- WORK INSTRUCTIONS
Copy nothing but the lines below running from the line containing "sheet = bpy.data.objects.new(name, curve)" through the line containing "points = [vertex.co", both end lines included.

- MATERIAL
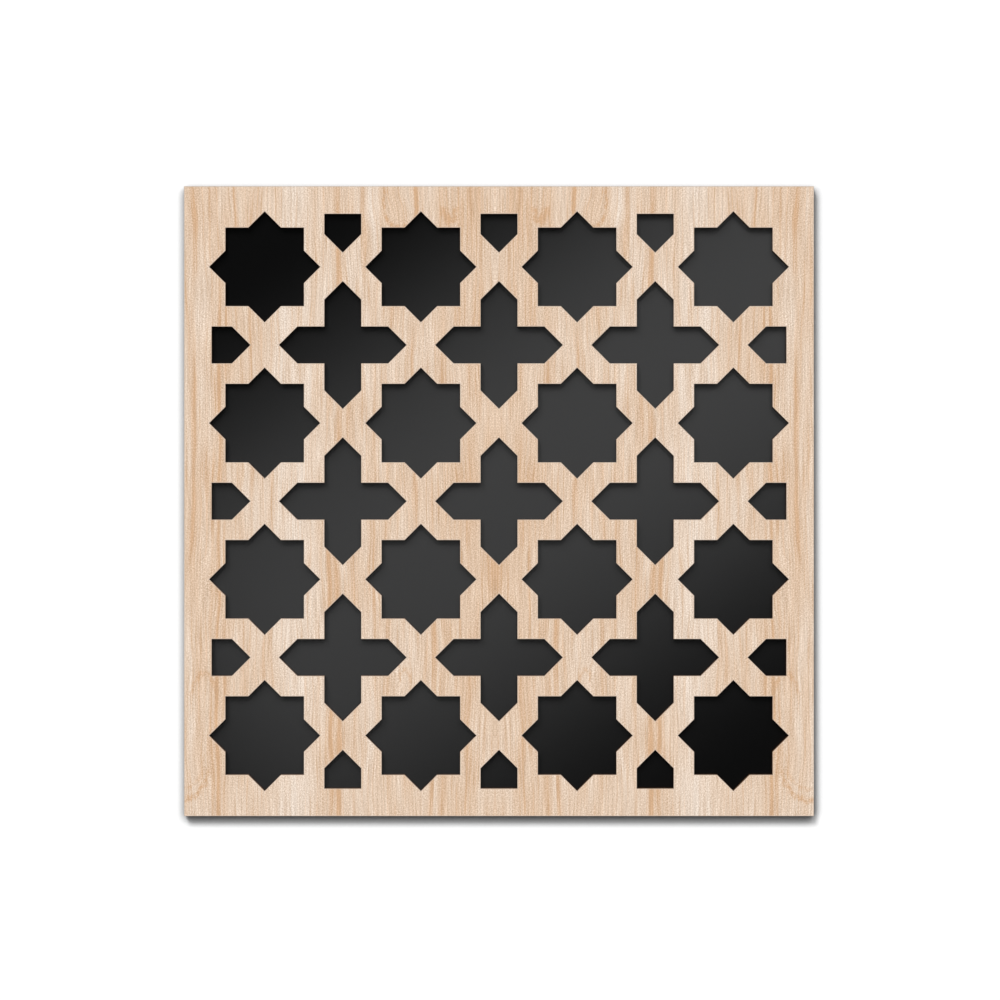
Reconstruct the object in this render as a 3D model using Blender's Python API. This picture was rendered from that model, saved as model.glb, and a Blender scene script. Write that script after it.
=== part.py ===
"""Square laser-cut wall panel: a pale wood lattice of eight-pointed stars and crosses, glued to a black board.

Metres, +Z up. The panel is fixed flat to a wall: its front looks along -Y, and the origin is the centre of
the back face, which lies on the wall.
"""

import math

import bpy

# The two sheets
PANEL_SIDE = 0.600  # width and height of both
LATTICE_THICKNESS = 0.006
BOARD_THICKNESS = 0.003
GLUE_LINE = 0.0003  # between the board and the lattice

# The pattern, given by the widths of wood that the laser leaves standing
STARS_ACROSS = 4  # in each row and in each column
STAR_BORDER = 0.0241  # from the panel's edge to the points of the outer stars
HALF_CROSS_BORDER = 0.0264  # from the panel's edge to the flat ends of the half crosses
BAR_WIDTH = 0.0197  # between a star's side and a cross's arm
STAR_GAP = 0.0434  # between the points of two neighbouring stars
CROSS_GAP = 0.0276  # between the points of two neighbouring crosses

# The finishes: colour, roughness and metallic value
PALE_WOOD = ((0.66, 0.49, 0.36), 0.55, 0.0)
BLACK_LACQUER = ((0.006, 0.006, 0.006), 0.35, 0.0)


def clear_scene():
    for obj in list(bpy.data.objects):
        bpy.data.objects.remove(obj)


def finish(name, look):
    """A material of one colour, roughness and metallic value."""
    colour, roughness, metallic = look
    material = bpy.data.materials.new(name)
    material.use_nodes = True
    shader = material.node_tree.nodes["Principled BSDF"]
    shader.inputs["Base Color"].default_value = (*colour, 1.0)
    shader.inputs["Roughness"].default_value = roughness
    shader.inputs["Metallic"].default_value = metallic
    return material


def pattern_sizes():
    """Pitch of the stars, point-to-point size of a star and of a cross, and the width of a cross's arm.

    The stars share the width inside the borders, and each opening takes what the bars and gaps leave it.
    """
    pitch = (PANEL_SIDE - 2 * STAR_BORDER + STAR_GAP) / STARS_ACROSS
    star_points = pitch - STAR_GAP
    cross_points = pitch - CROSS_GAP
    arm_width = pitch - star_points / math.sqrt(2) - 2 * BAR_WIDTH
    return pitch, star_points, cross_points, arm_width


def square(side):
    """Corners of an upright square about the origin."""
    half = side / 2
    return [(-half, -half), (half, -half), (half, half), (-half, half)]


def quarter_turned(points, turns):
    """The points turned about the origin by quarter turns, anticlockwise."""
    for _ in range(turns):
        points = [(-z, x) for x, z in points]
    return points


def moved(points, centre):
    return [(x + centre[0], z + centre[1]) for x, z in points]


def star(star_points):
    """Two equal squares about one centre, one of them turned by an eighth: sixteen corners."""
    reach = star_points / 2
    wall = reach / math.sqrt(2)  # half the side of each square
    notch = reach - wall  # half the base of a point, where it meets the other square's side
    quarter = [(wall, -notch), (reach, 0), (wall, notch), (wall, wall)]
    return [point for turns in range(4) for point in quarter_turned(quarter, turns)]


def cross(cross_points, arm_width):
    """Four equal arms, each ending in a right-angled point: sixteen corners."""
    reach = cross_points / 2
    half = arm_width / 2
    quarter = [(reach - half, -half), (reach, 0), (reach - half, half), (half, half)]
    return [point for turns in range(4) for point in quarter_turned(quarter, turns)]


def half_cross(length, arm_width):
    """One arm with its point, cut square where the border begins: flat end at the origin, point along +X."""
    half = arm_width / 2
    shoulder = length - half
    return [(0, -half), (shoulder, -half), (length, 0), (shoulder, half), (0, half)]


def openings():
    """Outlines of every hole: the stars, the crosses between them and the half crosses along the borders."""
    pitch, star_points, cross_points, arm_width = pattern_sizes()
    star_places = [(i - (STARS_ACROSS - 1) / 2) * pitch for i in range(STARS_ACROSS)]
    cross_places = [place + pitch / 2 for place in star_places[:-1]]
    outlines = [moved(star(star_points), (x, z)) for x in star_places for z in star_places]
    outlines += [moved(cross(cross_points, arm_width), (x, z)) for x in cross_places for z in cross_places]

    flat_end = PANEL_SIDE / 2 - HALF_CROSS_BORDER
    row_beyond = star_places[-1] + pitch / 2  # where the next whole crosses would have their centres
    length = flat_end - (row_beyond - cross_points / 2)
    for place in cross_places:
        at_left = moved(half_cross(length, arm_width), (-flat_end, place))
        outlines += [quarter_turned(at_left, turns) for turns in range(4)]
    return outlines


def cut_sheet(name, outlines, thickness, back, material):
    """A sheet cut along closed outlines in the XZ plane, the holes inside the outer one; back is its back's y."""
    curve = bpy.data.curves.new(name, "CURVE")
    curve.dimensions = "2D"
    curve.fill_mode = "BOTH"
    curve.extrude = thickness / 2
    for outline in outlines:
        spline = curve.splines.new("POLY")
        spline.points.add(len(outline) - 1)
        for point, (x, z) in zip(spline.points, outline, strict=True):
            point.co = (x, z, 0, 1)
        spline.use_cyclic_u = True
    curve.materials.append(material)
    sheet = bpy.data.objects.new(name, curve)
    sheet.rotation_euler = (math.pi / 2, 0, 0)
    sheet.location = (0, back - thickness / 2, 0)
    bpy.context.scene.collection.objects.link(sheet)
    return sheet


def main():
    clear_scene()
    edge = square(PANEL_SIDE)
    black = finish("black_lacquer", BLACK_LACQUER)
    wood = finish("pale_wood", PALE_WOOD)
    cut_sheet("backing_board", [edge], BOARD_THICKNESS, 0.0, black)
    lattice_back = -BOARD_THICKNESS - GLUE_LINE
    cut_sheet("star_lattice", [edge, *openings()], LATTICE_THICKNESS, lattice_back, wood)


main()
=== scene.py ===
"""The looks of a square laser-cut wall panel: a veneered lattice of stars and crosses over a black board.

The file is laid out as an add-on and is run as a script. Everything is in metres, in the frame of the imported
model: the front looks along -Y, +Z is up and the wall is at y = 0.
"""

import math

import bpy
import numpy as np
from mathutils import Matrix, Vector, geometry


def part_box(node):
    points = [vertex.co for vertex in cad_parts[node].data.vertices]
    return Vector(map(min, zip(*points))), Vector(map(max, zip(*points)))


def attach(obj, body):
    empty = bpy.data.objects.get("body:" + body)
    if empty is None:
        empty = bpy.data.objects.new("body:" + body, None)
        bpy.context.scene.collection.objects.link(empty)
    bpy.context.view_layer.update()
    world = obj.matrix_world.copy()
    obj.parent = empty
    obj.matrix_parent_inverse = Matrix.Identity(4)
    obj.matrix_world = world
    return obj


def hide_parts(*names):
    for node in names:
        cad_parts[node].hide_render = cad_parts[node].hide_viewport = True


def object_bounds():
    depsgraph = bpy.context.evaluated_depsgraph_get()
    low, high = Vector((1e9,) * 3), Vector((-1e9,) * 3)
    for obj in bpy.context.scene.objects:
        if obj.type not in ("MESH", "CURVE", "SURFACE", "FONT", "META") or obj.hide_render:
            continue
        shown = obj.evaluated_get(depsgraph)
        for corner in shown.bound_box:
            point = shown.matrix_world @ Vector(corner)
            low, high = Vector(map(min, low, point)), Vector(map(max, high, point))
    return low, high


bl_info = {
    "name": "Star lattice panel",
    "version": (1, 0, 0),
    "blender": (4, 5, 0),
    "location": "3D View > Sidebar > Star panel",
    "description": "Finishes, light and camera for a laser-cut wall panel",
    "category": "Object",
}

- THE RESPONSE
    sheet = bpy.data.objects.new(name, curve)
    sheet.rotation_euler = (math.pi / 2, 0, 0)
    sheet.location = (0, back - thickness / 2, 0)
    bpy.context.scene.collection.objects.link(sheet)
    return sheet


def main():
    clear_scene()
    edge = square(PANEL_SIDE)
    black = finish("black_lacquer", BLACK_LACQUER)
    wood = finish("pale_wood", PALE_WOOD)
    cut_sheet("backing_board", [edge], BOARD_THICKNESS, 0.0, black)
    lattice_back = -BOARD_THICKNESS - GLUE_LINE
    cut_sheet("star_lattice", [edge, *openings()], LATTICE_THICKNESS, lattice_back, wood)


main()
=== scene.py ===
"""The looks of a square laser-cut wall panel: a veneered lattice of stars and crosses over a black board.

The file is laid out as an add-on and is run as a script. Everything is in metres, in the frame of the imported
model: the front looks along -Y, +Z is up and the wall is at y = 0.
"""

import math

import bpy
import numpy as np
from mathutils import Matrix, Vector, geometry


def part_box(node):
    points = [vertex.co for vertex in cad_parts[node].data.vertices]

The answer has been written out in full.